══ GIVEN MATERIAL ══
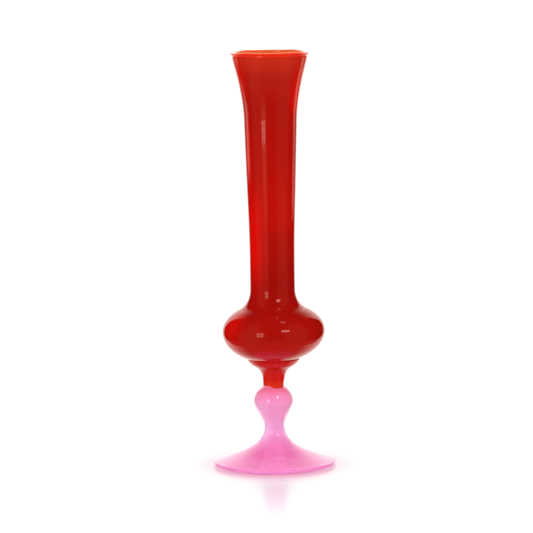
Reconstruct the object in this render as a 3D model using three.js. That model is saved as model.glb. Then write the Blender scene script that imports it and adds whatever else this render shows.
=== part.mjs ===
// A hand blown art glass vase: a red cased body with an orange lining and a wrapped lip, on a red
// stem dish, a pink knop and a pink foot.
//
// Millimetres, +Z up. The origin is the centre of the ring that the foot stands on. Every piece is
// turned round the vase's axis from a profile of (radius, height) points, and the pieces stack
// upwards from the foot, each on the seal where it was joined hot to the piece below.

import * as THREE from 'three';

// ---- Driving dimensions ----

const gap = 0.3;                // clearance between two pieces that were joined hot

// foot
const footRadius = 44.2;        // at the middle of the rounded rim
const footHeight = 28.2;        // table to waist
const rimThickness = 3.3;
const rimRoll = 1.6;            // how far the rim's rounding stands out from the flat ring
const ringWidth = 5.5;          // flat ring that the vase stands on
const kickHeight = 2.6;         // how far the underside is pushed up at the middle
const pontilRadius = 9;         // ground disc where the rod was broken off
const pontilDepth = 0.5;
const flankReach = 18.4;        // how far the foot's flank runs in straight from the rim
const flankSlope = 0.33;        // upwards for each millimetre in, at the rim
const flankDrop = 12.8;         // how far the flank runs straight down from the waist

// knop
const waistRadius = 7.1;
const knopRadius = 14.15;
const knopTaper = 19.4;         // waist to the widest point
const knopCrown = 11.8;         // widest point to the top of the full round
const knopSwell = 6.7;          // how far the side stays upright below the widest point
const waistSwell = 6.9;         // how far the side stays upright above the waist
const waistSeal = 1.8;          // depth of the round seal between knop and foot

// stem and dish
const stemRadius = 7.5;
const stemLength = 16.7;        // top of the knop to the bottom of the bulb
const stemRise = 16.5;          // how far the stem runs straight up from the knop
const stemSeal = 2.4;           // depth of the round seal between stem and knop
const dishRadius = 19.1;
const dishEdge = 1;             // height of the dish's upright edge
const dishDrop = 8.3;           // how far the dish's side drops below its edge before it turns in
const dishLean = 0.5;           // inwards for each millimetre down, under the edge

// body
const bulbRadius = 37;
const bulbLower = 23.2;         // widest point to the bottom of the bulb
const bulbUpper = 21.1;         // widest point to the top of the full round
const shoulderAngle = 50;       // degrees up the bulb's round, where the neck's fillet leaves it
const shoulderReach = 3;        // how far the fillet follows the round before it turns up
const neckRadius = 16.25;       // at the foot of the neck, its narrowest
const neckFoot = 30.2;          // bulb's widest point to the narrowest of the neck
const filletDrop = 8;           // how far the neck runs straight down into the fillet
const neckLength = 122.3;       // narrowest point to the start of the flare
const neckRise = 52.5;          // how far the neck runs straight up from its narrowest
const collarRadius = 19.1;      // where the flare starts
const collarLean = 0.029;       // outwards for each millimetre up, where the flare starts
const collarDrop = 93;          // how far that lean is held below the flare
const collarRise = 13.5;        // and above its start
const flareLength = 50;
const mouthRadius = 28;         // the outer wall's line carried up to the lip's top
const mouthLean = 0.236;        // outwards for each millimetre up, at the lip
const mouthDrop = 25;           // how far that lean is held below the lip
const casingWall = 1.1;
const liningWall = 1;

// lip
const lipHeight = 3.3;
const lipProud = 0.6;           // how far the lip stands out past the casing
const lipCrown = 1.7;           // height of the lip's rounded top
const lipCorner = 1.2;          // rounding of the lip's lower corners

// colours and polish
const redGlass = 0xb01812;
const orangeGlass = 0xe8602e;
const lipGlass = 0xd83a22;
const pinkGlass = 0xf27fbb;
const firePolish = 0.07;

// Facets round the axis, and along each stretch of a profile.
const around = 40;
const facets = {
  bulbBelow: 9,
  bulbAbove: 5,
  fillet: 5,
  neck: 3,
  flare: 6,
  lipCrown: 6,
  lipCorner: 2,
  dishFlank: 12,
  stemSeal: 4,
  knopSide: 9,
  knopCrown: 7,
  waistSeal: 3,
  footFlank: 12,
  footRim: 6,
  kick: 4,
};

// ---- Heights that follow ----

const waistZ = footHeight;
const knopZ = waistZ + knopTaper;
const joinZ = knopZ + knopCrown * Math.sqrt(1 - (stemRadius / knopRadius) ** 2);
const bulbBottomZ = joinZ + stemLength;
const bulbZ = bulbBottomZ + bulbLower;
const neckZ = bulbZ + neckFoot;
const collarZ = neckZ + neckLength;
const topZ = collarZ + flareLength;
const lipBaseZ = topZ - lipHeight;
const wallTopZ = lipBaseZ - gap;

// ---- Profile tools ----

const at = (radius, height) => new THREE.Vector2(radius, height);

// The points of a curve after its first one, which the stretch before it has already given.
const onward = (curve, count) => curve.getPoints(count).slice(1);

// Part of an ellipse from one angle to another, in degrees up from straight outwards.
function arc(middle, across, up, from, to) {
  const start = THREE.MathUtils.degToRad(from);
  const end = THREE.MathUtils.degToRad(to);
  return new THREE.EllipseCurve(middle.x, middle.y, across, up, start, end);
}

// A round hollow or, with a negative depth, a round dome: from its edge inwards to the axis.
function bowl(edge, depth, count) {
  const shares = Array.from({ length: count }, (_, step) => 1 - (step + 1) / count);
  return shares.map((share) => at(edge.x * share, edge.y - depth * (1 - share * share)));
}

// A profile that starts on the axis and runs upwards, moved towards the inside by a distance.
function inset(points, distance) {
  return points.map((point, index) => {
    const after = points[Math.min(index + 1, points.length - 1)];
    const before = index > 0 ? points[index - 1] : at(-after.x, after.y);
    const along = after.clone().sub(before).normalize();
    return at(point.x - along.y * distance, point.y + along.x * distance);
  });
}

// The start of a profile, up to where its x (radius) or y (height) first reaches a limit.
function upTo(points, key, limit) {
  const next = points.findIndex((point) => point[key] >= limit);
  const last = points[next - 1];
  const share = (limit - last[key]) / (points[next][key] - last[key]);
  return [...points.slice(0, next), last.clone().lerp(points[next], share)];
}

function turned(name, profile, color) {
  const material = new THREE.MeshStandardMaterial({ color, roughness: firePolish, metalness: 0 });
  const mesh = new THREE.Mesh(new THREE.LatheGeometry(profile, around), material);
  mesh.name = name;
  return mesh;
}

// ---- The body's outside line, which its wall, its lining, its lip and its dish all follow ----

function bodyLine() {
  const middle = at(0, bulbZ);
  const below = arc(middle, bulbRadius, bulbLower, -90, 0);
  const above = arc(middle, bulbRadius, bulbUpper, 0, shoulderAngle);
  const shoulder = above.getPoint(1);
  const narrowest = at(neckRadius, neckZ);
  const collar = at(collarRadius, collarZ);
  const fillet = new THREE.CubicBezierCurve(
    shoulder,
    above.getTangent(1).multiplyScalar(shoulderReach).add(shoulder),
    at(neckRadius, neckZ - filletDrop),
    narrowest,
  );
  const neck = new THREE.CubicBezierCurve(
    narrowest,
    at(neckRadius, neckZ + neckRise),
    at(collarRadius - collarLean * collarDrop, collarZ - collarDrop),
    collar,
  );
  const flare = new THREE.CubicBezierCurve(
    collar,
    at(collarRadius + collarLean * collarRise, collarZ + collarRise),
    at(mouthRadius - mouthLean * mouthDrop, topZ - mouthDrop),
    at(mouthRadius, topZ),
  );
  return [
    at(0, bulbBottomZ),
    ...onward(below, facets.bulbBelow),
    ...onward(above, facets.bulbAbove),
    ...onward(fillet, facets.fillet),
    ...onward(neck, facets.neck),
    ...onward(flare, facets.flare),
  ];
}

const outside = bodyLine();
const casingInside = inset(outside, casingWall);
const liningOutside = inset(outside, casingWall + gap);
const liningInside = inset(outside, casingWall + gap + liningWall);

// ---- Pieces ----

// A wall of the body, closed under the bulb and open at the top, where it is ground level.
function wallProfile(outer, inner) {
  return [...upTo(outer, 'y', wallTopZ), ...upTo(inner, 'y', wallTopZ).reverse()];
}

// The bead round the mouth: over both wall tops, flush with the lining and proud of the casing.
function lipProfile() {
  const outer = upTo(outside, 'y', wallTopZ).at(-1).x + lipProud;
  const inner = upTo(liningInside, 'y', wallTopZ).at(-1).x;
  const half = (outer - inner) / 2;
  const crown = arc(at(outer - half, topZ - lipCrown), half, lipCrown, 0, 180);
  const corner = (radius, from) => (
    arc(at(radius, lipBaseZ + lipCorner), lipCorner, lipCorner, from, from + 90)
  );
  return [
    ...corner(outer - lipCorner, -90).getPoints(facets.lipCorner),
    ...crown.getPoints(facets.lipCrown),
    ...corner(inner + lipCorner, 180).getPoints(facets.lipCorner),
    at(outer - lipCorner, lipBaseZ),
  ];
}

// A cup that follows the bulb's round, a thin upright edge, and a flank that draws in to the stem.
function stemDishProfile() {
  const cup = upTo(inset(outside, -gap), 'x', dishRadius);
  const edgeFoot = at(dishRadius, cup.at(-1).y - dishEdge);
  const stemFoot = at(stemRadius, joinZ);
  const flank = new THREE.CubicBezierCurve(
    stemFoot,
    at(stemRadius, joinZ + stemRise),
    at(edgeFoot.x - dishDrop * dishLean, edgeFoot.y - dishDrop),
    edgeFoot,
  );
  return [
    ...bowl(stemFoot, stemSeal, facets.stemSeal).reverse(),
    ...flank.getPoints(facets.dishFlank),
    ...cup.reverse(),
  ];
}

// A pear: round at the top, hollowed there for the stem's seal, and drawn down to the waist.
function knopProfile() {
  const waist = at(waistRadius, waistZ + gap / 2);
  const widest = at(knopRadius, knopZ);
  const side = new THREE.CubicBezierCurve(
    waist,
    at(waist.x, waist.y + waistSwell),
    at(widest.x, widest.y - knopSwell),
    widest,
  );
  const sealAngle = THREE.MathUtils.radToDeg(Math.acos(stemRadius / knopRadius));
  const crown = onward(arc(at(0, knopZ - gap), knopRadius, knopCrown, 0, sealAngle), facets.knopCrown);
  return [
    ...bowl(waist, waistSeal, facets.waistSeal).reverse(),
    ...side.getPoints(facets.knopSide),
    ...crown,
    ...bowl(crown.at(-1), stemSeal, facets.stemSeal),
  ];
}

// A cone that flares to a rounded rim, with a flat ring, a pushed-up underside and a ground disc.
function footProfile() {
  const ringOuter = footRadius - rimRoll;
  const ringInner = ringOuter - ringWidth;
  const kick = (radius) => at(radius, kickHeight * (1 - (radius / ringInner) ** 2));
  const kickStep = (ringInner - pontilRadius) / facets.kick;
  const underside = Array.from({ length: facets.kick }, (_, step) => kick(pontilRadius + step * kickStep));
  const pontilZ = kick(pontilRadius).y + pontilDepth;
  const rim = arc(at(ringOuter, rimThickness / 2), rimRoll, rimThickness / 2, -90, 90);
  const waist = at(waistRadius, waistZ - gap / 2);
  const flank = new THREE.CubicBezierCurve(
    at(ringOuter, rimThickness),
    at(ringOuter - flankReach, rimThickness + flankReach * flankSlope),
    at(waist.x, waist.y - flankDrop),
    waist,
  );
  return [
    at(0, pontilZ),
    at(pontilRadius, pontilZ),
    ...underside,
    at(ringInner, 0),
    ...rim.getPoints(facets.footRim),
    ...onward(flank, facets.footFlank),
    ...bowl(waist, waistSeal, facets.waistSeal),
  ];
}

// ---- The vase ----

// A profile's height runs along the turned shape's own Y, so the stack is stood up along Z.
const stack = new THREE.Group();
stack.rotation.x = Math.PI / 2;
stack.add(
  turned('foot', footProfile(), pinkGlass),
  turned('knop', knopProfile(), pinkGlass),
  turned('stem_dish', stemDishProfile(), redGlass),
  turned('body_casing', wallProfile(outside, casingInside), redGlass),
  turned('body_lining', wallProfile(liningOutside, liningInside), orangeGlass),
  turned('lip_wrap', lipProfile(), lipGlass),
);

const vase = new THREE.Group();
vase.add(stack);

export default vase;
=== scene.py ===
import math

import bmesh
import bpy
from mathutils import Matrix, Vector


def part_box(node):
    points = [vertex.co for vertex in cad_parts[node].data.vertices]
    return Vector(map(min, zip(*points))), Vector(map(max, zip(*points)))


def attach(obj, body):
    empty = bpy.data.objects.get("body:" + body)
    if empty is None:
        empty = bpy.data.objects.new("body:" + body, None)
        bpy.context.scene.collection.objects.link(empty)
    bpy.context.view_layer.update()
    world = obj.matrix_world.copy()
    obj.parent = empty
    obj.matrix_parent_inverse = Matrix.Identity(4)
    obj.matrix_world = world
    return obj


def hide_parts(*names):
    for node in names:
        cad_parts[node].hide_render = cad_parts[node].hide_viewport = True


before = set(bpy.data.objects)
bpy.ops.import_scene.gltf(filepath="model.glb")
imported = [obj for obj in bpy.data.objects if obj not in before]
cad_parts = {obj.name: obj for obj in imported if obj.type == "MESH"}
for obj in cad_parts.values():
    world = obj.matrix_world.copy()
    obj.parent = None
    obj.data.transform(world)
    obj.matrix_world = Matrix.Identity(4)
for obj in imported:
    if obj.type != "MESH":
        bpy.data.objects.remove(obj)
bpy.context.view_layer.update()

MM = 0.001
AROUND = 144          # facets round every turned piece
SMOOTH_BELOW = 38     # edges sharper than this many degrees stay crisp

# ---------------------------------------------------------------- sizes
# Read from the CAD nodes
FOOT_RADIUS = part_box("foot")[1].x
WAIST_HEIGHT = (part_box("foot")[1].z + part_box("knop")[0].z) / 2
BULB_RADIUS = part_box("body_casing")[1].x
BULB_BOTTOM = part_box("body_casing")[0].z
DISH_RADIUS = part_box("stem_dish")[1].x
VASE_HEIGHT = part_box("lip_wrap")[1].z

# Foot
RIM_THICK = 3.3 * MM
RIM_ROLL = 1.6 * MM
RING_WIDTH = 5.5 * MM
KICK_HEIGHT = 2.6 * MM
PONTIL_RADIUS = 9 * MM
PONTIL_DEPTH = 0.5 * MM
KICK_STEPS = 18
FLANK_REACH = 18.4 * MM
FLANK_SLOPE = 0.33
FLANK_DROP = 12.8 * MM

# Knop
WAIST_RADIUS = 7.1 * MM
KNOP_RADIUS = 14.15 * MM
KNOP_TAPER = 19.4 * MM
KNOP_CROWN = 12.9 * MM
KNOP_SWELL = 6.7 * MM
WAIST_SWELL = 6.9 * MM
CREEP = 0.9 * MM        # how far the pink glass climbs round the stem
CREEP_SPREAD = 1.3 * MM
CREEP_INSET = 0.1 * MM
KNOP_WIDEST = WAIST_HEIGHT + KNOP_TAPER
CROWN_STEPS = 52

# Stem and dish
STEM_RADIUS = 7.5 * MM
STEM_RISE = 16.5 * MM
DISH_EDGE = 0.4 * MM
DISH_SINK = 0.25 * MM   # how deep the cup of the dish is fused into the bulb
DISH_DROP = 8.3 * MM
DISH_LEAN = 0.5
LAP = 0.12 * MM         # how proud a lapped piece of glass sits on the one under it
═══
◆ **TASK DESCRIPTION**:
Isolate the lines that hold the word "context" and copy all of them.

◆ **RESULT OF THE EXERCISE**:
        bpy.context.scene.collection.objects.link(empty)
    bpy.context.view_layer.update()
bpy.context.view_layer.update()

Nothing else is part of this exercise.